→ **PROBLEM REQUIREMENTS**
Check every line below for the word "materials" and show those that hold it.

→ **INFORMATION SUPPLIED**
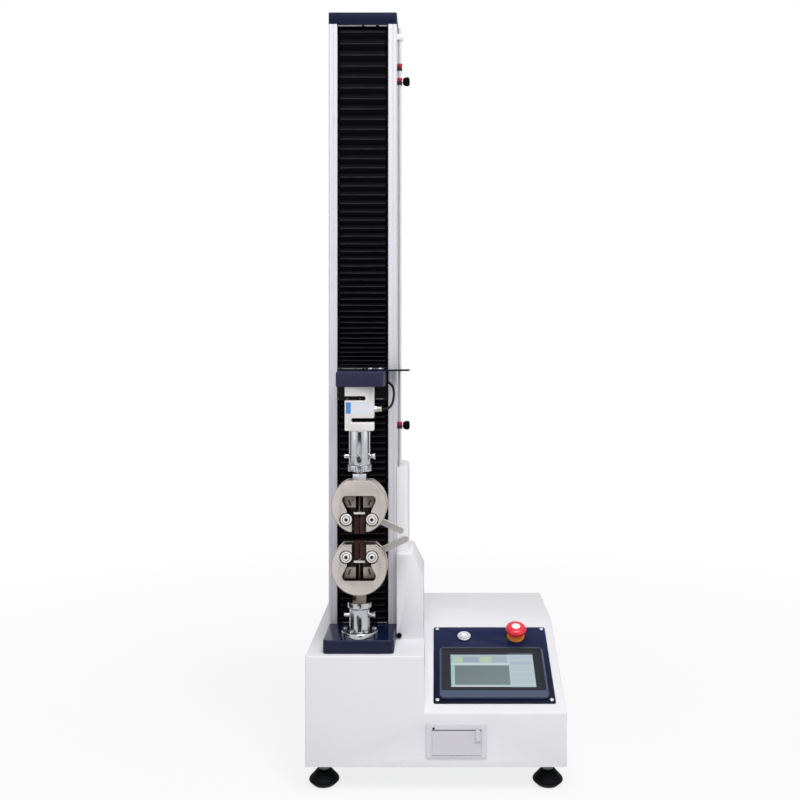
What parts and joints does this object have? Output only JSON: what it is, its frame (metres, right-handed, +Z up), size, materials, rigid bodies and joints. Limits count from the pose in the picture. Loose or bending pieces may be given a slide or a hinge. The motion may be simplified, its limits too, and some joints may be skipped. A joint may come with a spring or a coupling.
{
  "type": "universal testing machine",
  "caption": "Single-column bench-top tensile tester with a touch-screen panel, pincer grips on the loading axis, bellows on the column and adjustable travel stops.",
  "frame": {"origin": "middle of the footprint on the table, under the machine", "axes": "+Z up along the column, -Y towards the operator, +X to the operator's right"},
  "size_m": [0.46, 0.4619, 1.411],
  "materials": {
    "white_powder_coat": "satin powder coat",
    "white_column": "white powder coat",
    "navy_paint": "semi-gloss paint",
    "zinc_steel": "zinc plated",
    "ground_steel": "ground and hardened",
    "chrome_plate": "bright chrome",
    "satin_nickel": "satin nickel plate",
    "brown_oxide": "brown-black oxide",
    "load_cell_nickel": "nickel plated",
    "carriage_black": "matt paint",
    "motor_black": "matt paint",
    "pulley_aluminium": "machined",
    "board_and_supply": "circuit board and sheet case",
    "belt_rubber": "moulded",
    "foot_rubber": "moulded",
    "bellows_fabric": "coated, folded",
    "lead_rubber": "smooth",
    "limit_rod_steel": "ground",
    "red_anodised": "anodised",
    "black_knob": "moulded",
    "panel_plate": "satin",
    "screen_bezel": "moulded",
    "screen_glass": "gloss",
    "switch_bodies": "moulded",
    "button_metal": "turned",
    "stop_red": "moulded",
    "printer_grey": "moulded",
    "printer_door_grey": "moulded",
    "thermal_paper": "smooth",
    "black_plastic": "moulded",
    "rocker_black": "moulded",
    "guide_plastic": "moulded"
  },
  "bodies": {
    "machine_frame": {"base_plate": "zinc_steel", "cabinet_shell": "white_powder_coat", "column_base_block": "navy_paint", "column_bellows_frames": "carriage_black", "column_cap": "navy_paint", "column_extrusion": "white_column", "column_guides": "ground_steel", "control_electronics": "board_and_supply", "control_panel_plate": "panel_plate", "drive_belt": "belt_rubber", "drive_motor": "motor_black", "upper_bellows": "bellows_fabric", "lower_bellows": "bellows_fabric", "lower_grip_body": "satin_nickel", "lower_socket": "chrome_plate", "lower_stud": "chrome_plate", "panel_switch_bodies": "switch_bodies", "power_inlet": "black_plastic", "printer_housing": "printer_grey", "rear_panel": "white_powder_coat", "rod_guides": "guide_plastic", "side_casing": "white_powder_coat", "touchscreen_glass": "screen_glass", "touchscreen_housing": "screen_bezel"},
    "crosshead": {"crosshead_arm": "navy_paint", "crosshead_bellows_frames": "carriage_black", "crosshead_carriage": "carriage_black", "load_cell": "load_cell_nickel", "load_cell_gland": "chrome_plate", "load_cell_lead": "lead_rubber", "striker_plate": "navy_paint", "upper_grip_body": "satin_nickel", "upper_socket": "chrome_plate", "upper_stud": "chrome_plate"},
    "lead_screw": {"lead_screw": "ground_steel"},
    "motor_rotor": {"motor_pulley": "pulley_aluminium"},
    "upper_right_jaw": {"upper_right_jaw": "brown_oxide", "upper_grip_lever": "satin_nickel"},
    "upper_left_jaw": {"upper_left_jaw": "brown_oxide"},
    "lower_right_jaw": {"lower_right_jaw": "brown_oxide", "lower_grip_lever": "satin_nickel"},
    "lower_left_jaw": {"lower_left_jaw": "brown_oxide"},
    "upper_cross_pin": {"upper_cross_pin": "chrome_plate"},
    "lower_cross_pin": {"lower_cross_pin": "chrome_plate"},
    "printer_door": {"printer_door": "printer_door_grey"},
    "printer_latch": {"printer_latch": "printer_grey"},
    "paper_roll": {"paper_roll": "thermal_paper"},
    "power_button": {"power_button": "button_metal"},
    "estop_head": {"estop_head": "stop_red"},
    "rocker_switch": {"rocker_switch": "rocker_black"},
    "front_left_foot": {"front_left_foot": "foot_rubber"},
    "front_right_foot": {"front_right_foot": "foot_rubber"},
    "rear_left_foot": {"rear_left_foot": "foot_rubber"},
    "rear_right_foot": {"rear_right_foot": "foot_rubber"},
    "limit_rod": {"limit_rod": "limit_rod_steel"},
    "top_stop_ring": {"top_stop_ring": "red_anodised"},
    "upper_stop_ring": {"upper_stop_ring": "red_anodised"},
    "lower_stop_ring": {"lower_stop_ring": "red_anodised"},
    "upper_ring_knob": {"upper_ring_knob": "black_knob"},
    "lower_ring_knob": {"lower_ring_knob": "black_knob"}
  },
  "joints": [
    {"name": "crosshead_travel", "type": "slide", "parent": "machine_frame", "child": "crosshead", "axis": [0, 0, 1], "range_m": [-0.006, 0.53], "deforming": ["upper_bellows", "lower_bellows"]},
    {"name": "lead_screw_turn", "type": "hinge", "parent": "machine_frame", "child": "lead_screw", "pos_m": [-0.1375, -0.045, 0.7], "axis": [0, 0, 1], "continuous": true},
    {"name": "motor_turn", "type": "hinge", "parent": "machine_frame", "child": "motor_rotor", "pos_m": [-0.1375, 0.085, 0.205], "axis": [0, 0, 1], "continuous": true},
    {"name": "upper_right_jaw_swing", "type": "hinge", "parent": "crosshead", "child": "upper_right_jaw", "pos_m": [-0.1145, -0.179, 0.4745], "axis": [0, -1, 0], "range_deg": [0, 8]},
    {"name": "upper_left_jaw_swing", "type": "hinge", "parent": "crosshead", "child": "upper_left_jaw", "pos_m": [-0.1605, -0.179, 0.4745], "axis": [0, 1, 0], "range_deg": [0, 8]},
    {"name": "lower_right_jaw_swing", "type": "hinge", "parent": "machine_frame", "child": "lower_right_jaw", "pos_m": [-0.1145, -0.179, 0.4074], "axis": [0, 1, 0], "range_deg": [0, 8]},
    {"name": "lower_left_jaw_swing", "type": "hinge", "parent": "machine_frame", "child": "lower_left_jaw", "pos_m": [-0.1605, -0.179, 0.4074], "axis": [0, -1, 0], "range_deg": [0, 8]},
    {"name": "upper_cross_pin_pull", "type": "slide", "parent": "crosshead", "child": "upper_cross_pin", "axis": [1, 0, 0], "range_m": [0, 0.03]},
    {"name": "lower_cross_pin_pull", "type": "slide", "parent": "machine_frame", "child": "lower_cross_pin", "axis": [1, 0, 0], "range_m": [0, 0.03]},
    {"name": "printer_door_swing", "type": "hinge", "parent": "machine_frame", "child": "printer_door", "pos_m": [0.036, -0.22675, 0.06675], "axis": [1, 0, 0], "range_deg": [0, 80]},
    {"name": "printer_latch_swing", "type": "hinge", "parent": "printer_door", "child": "printer_latch", "pos_m": [0.073, -0.22965, 0.09275], "axis": [1, 0, 0], "range_deg": [0, 35]},
    {"name": "paper_roll_turn", "type": "hinge", "parent": "machine_frame", "child": "paper_roll", "pos_m": [0.036, -0.195, 0.09175], "axis": [1, 0, 0], "continuous": true},
    {"name": "power_button_press", "type": "slide", "parent": "machine_frame", "child": "power_button", "axis": [0, 0.4002, -0.9164], "range_m": [0, 0.0025], "stiffness_N_per_m": 800, "springref_m": -0.001},
    {"name": "estop_press", "type": "slide", "parent": "machine_frame", "child": "estop_head", "axis": [0, 0.4002, -0.9164], "range_m": [0, 0.005], "stiffness_N_per_m": 1500, "springref_m": -0.001},
    {"name": "rocker_tilt", "type": "hinge", "parent": "machine_frame", "child": "rocker_switch", "pos_m": [-0.15, 0.224, 0.125], "axis": [1, 0, 0], "range_deg": [-10, 10]},
    {"name": "front_left_foot_turn", "type": "hinge", "parent": "machine_frame", "child": "front_left_foot", "pos_m": [-0.2, -0.19, 0], "axis": [0, 0, 1], "range_deg": [-360, 360]},
    {"name": "front_right_foot_turn", "type": "hinge", "parent": "machine_frame", "child": "front_right_foot", "pos_m": [0.2, -0.19, 0], "axis": [0, 0, 1], "range_deg": [-360, 360]},
    {"name": "rear_left_foot_turn", "type": "hinge", "parent": "machine_frame", "child": "rear_left_foot", "pos_m": [-0.2, 0.19, 0], "axis": [0, 0, 1], "range_deg": [-360, 360]},
    {"name": "rear_right_foot_turn", "type": "hinge", "parent": "machine_frame", "child": "rear_right_foot", "pos_m": [0.2, 0.19, 0], "axis": [0, 0, 1], "range_deg": [-360, 360]},
    {"name": "limit_rod_trip", "type": "slide", "parent": "machine_frame", "child": "limit_rod", "axis": [0, 0, 1], "range_m": [-0.003, 0.003], "stiffness_N_per_m": 1000, "springref_m": 0.0026},
    {"name": "top_ring_set", "type": "slide", "parent": "limit_rod", "child": "top_stop_ring", "axis": [0, 0, 1], "range_m": [-0.012, 0.04]},
    {"name": "upper_ring_set", "type": "slide", "parent": "limit_rod", "child": "upper_stop_ring", "axis": [0, 0, 1], "range_m": [-0.3, 0.012]},
    {"name": "lower_ring_set", "type": "slide", "parent": "limit_rod", "child": "lower_stop_ring", "axis": [0, 0, 1], "range_m": [-0.06, 0.06]},
    {"name": "upper_knob_turn", "type": "hinge", "parent": "upper_stop_ring", "child": "upper_ring_knob", "pos_m": [-0.0683, -0.1, 1.283], "axis": [1, 0, 0], "range_deg": [-180, 180]},
    {"name": "lower_knob_turn", "type": "hinge", "parent": "lower_stop_ring", "child": "lower_ring_knob", "pos_m": [-0.0683, -0.1, 0.636], "axis": [1, 0, 0], "range_deg": [-180, 180]}
  ],
  "couplings": [
    {"joint": "lead_screw_turn", "follows": "crosshead_travel", "rad_per_m": -628.32},
    {"joint": "motor_turn", "follows": "crosshead_travel", "rad_per_m": -1256.6},
    {"joint": "upper_left_jaw_swing", "follows": "upper_right_jaw_swing", "ratio": 1},
    {"joint": "lower_left_jaw_swing", "follows": "lower_right_jaw_swing", "ratio": 1}
  ]
}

→ **EXERCISE RESULT**
What parts and joints does this object have? Output only JSON: what it is, its frame (metres, right-handed, +Z up), size, materials, rigid bodies and joints. Limits count from the pose in the picture. Loose or bending pieces may be given a slide or a hinge. The motion may be simplified, its limits too, and some joints may be skipped. A joint may come with a spring or a coupling.
  "materials": {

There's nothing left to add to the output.